İşveren, işçinin ayrılmak istemesi halinde davayla uğraşmamak için 'istifa alma' yoluna gider. İşçiden yazılı istifa alarak, kendisine tüm tazminatını öder. Ama dikkat, işveren kendisini kurtardığını zannederken başına iş açabilir.
İş ilişkisi diğer pek çok ilişkiden farklı olduğu için ayrı bir kanunla düzenlenmiştir. İşçinin kıdem ve ihbar tazminatı alıp alamayacağı, işsizlik maaşına başvurup başvuramayacağı iş sözleşmesinin nasıl sonlandığına göre belirlenir. İş ilişkisinin istifa ile sonlanması halinde işçi kıdem tazminatı alamaz. Diğer yandan işçi istifa ederse işsizlik maaşına da başvuramaz. Bu nedenle işçiler istifayı ancak çok zor durumda kalırlarsa veya çok cazip bir teklif alırlarsa düşünür.

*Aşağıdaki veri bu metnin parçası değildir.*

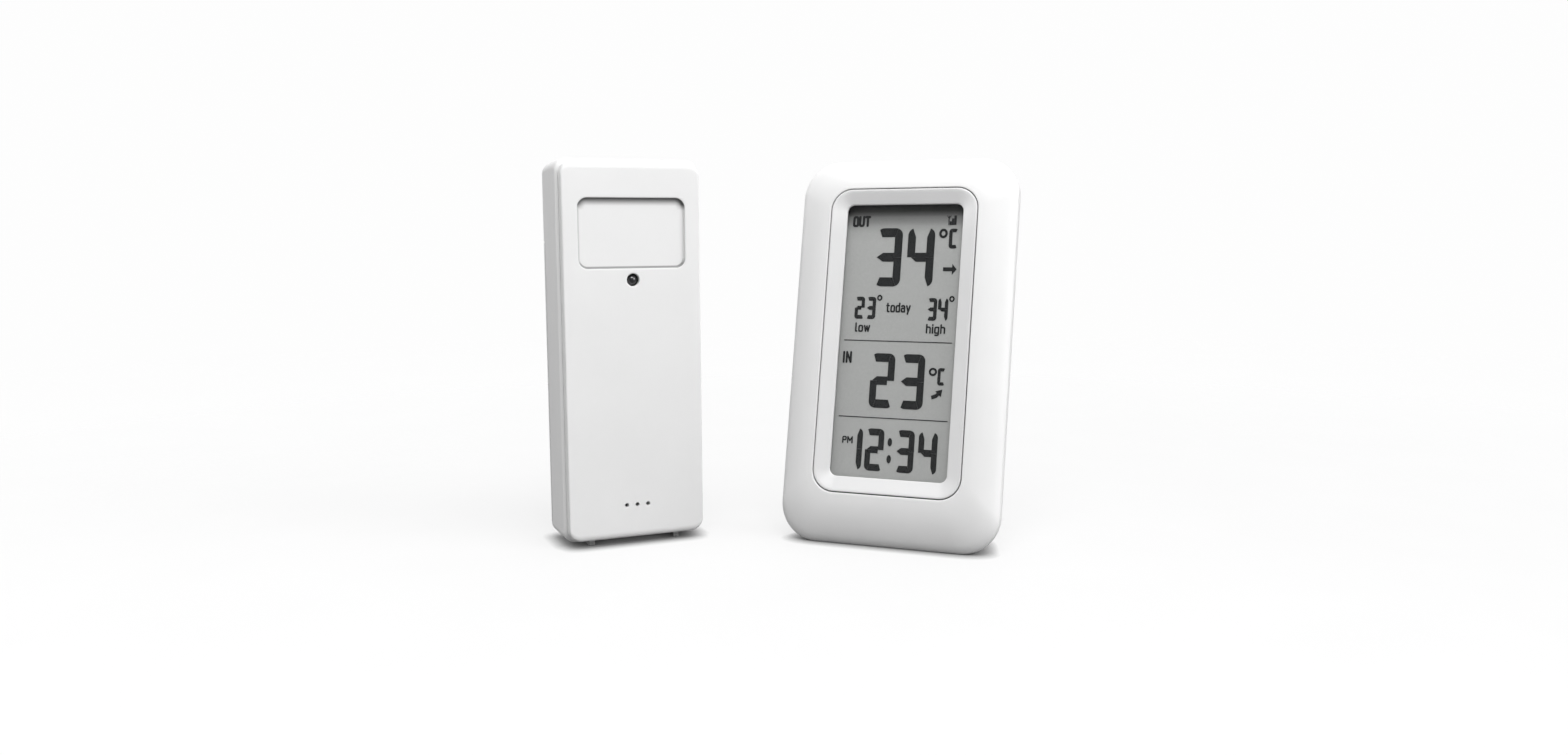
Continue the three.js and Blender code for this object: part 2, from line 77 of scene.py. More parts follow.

Kıdem tazminatının bugünkü uygulamasında işçi istifa ederse tazminatını yakmış olur. Bu konuda bazı istisnalar söz konusudur. Askere giden erkek işçi, evlendikten sonra bir yıl içerisinde kadın işçi ve emeklilik için yaş dışındaki diğer şartları sağlayan bütün işçiler istifa ederek kıdem tazminatı alabilirler. Ancak bunun dışında istifa ile kıdem tazminatı alınmaz. İstifa eden işçi, işsizlik maaşına da başvuru yapamaz. İşveren işten ayrılan işçi için SGK’ya fesih bildiriminde bulunur. Bu bildirim işçinin işsizlik maaşı alıp alamayacağını belirler. İşçi eğer istifa etmişse işsizlik maaşına başvuramaz.
İstifa eden işçinin işe iade davası açması da zora girer. İstifa ederek işten ayrılan işçinin işe iade davası açması için öncelikle istifanın kendi iradesi olmadığını, işverenin kendisini istifaya zorladığını ispat etmesi gerekir. Bütün bu nedenlerle işverenler işçiyi istifa etmiş gibi göstermek isterler. Ancak işçiyi istifaya zorlamak işverenin başını daha fazla ağrıtabilir.
Akşam'dan Okan Güray Bülbül'ün haberine göre, işverenin işçiyi doğrudan istifaya zorlaması halinde bu istifanın gerçek bir istifa olmadığı kabul edilmektedir. Yani işçinin kendi hür iradesiyle istifa etmediği, işverenin işçiyi istifaya zorladığı kabul edilmektedir. Bu durumda istifa değil, işverenin iş sözleşmesini feshetmesi söz konusu olmaktadır. Dolayısıyla işçiden zorla istifa alan işveren bu durumun ispatlanması halinde işçiyi kendisi işten çıkartmış olmaktadır.
İŞÇİLER iş ilişkisini sonlandırmak istediklerinde işverene 'kıdem ve ihbarımı ödeyin, istifa yazayım' talebinde bulunabiliyor. Bu durumda işveren işçiden istifa alıyor ve kıdem ve ihbar tazminatını ödeyerek iş ilişkisini sonlandırıyor. Yargıtay bu konuda verdiği kararlarında şarta bağlı istifanın söz konusu olamayacağını, işçiye kıdem ve ihbar tazminatının ödenerek iş sözleşmesinin sonlanmasının ikaleye icap yani ikale imzalanmasına ilişkin çağrı olacağına hükmediyor.
İşverenler işçinin işten ayrılmak istemesi halinde daha sonra davayla uğraşmamak için işçiden istifa alma yoluna gider. Bu durumda işçi yazılı olarak işverene istifa ettiğini bildirir, işveren de kendisine resmi olmayan kanallardan kıdem ve ihbar tazminatı öder. Böyle olunca işçi istifa ederek kıdem tazminatından olmamış olur, işveren de işçinin ileride dava açmayacağını düşünerek iş ilişkisini sorunsuz bir şekilde sonlandırdığını düşünür. Hâlbuki işin aslı böyle sonuçlanmayabilir.
İşverenin işçiyi istifaya zorlaması halinde sözleşmenin işverence feshedildiği kabul edildikten sonra feshin haklı olup olmadığı değerlendirilmeye başlanır. Bu durumda işverenin işçiyi haklı bir nedenle işten çıkarttığını ispatlaması gerekir. İşveren bu durumu ispatlarsa kıdem ve ihbar tazminatı ödemez. Ancak ispatlayamazsa ya da işten çıkartma sebepleri haklı neden olarak kabul edilmezse işçi tazminata hak kazanır. Diğer yandan işçi işe iade davası da açabilir. Yani işveren istifa alarak kendisini kurtardığını zannederken başına iş açmış olur.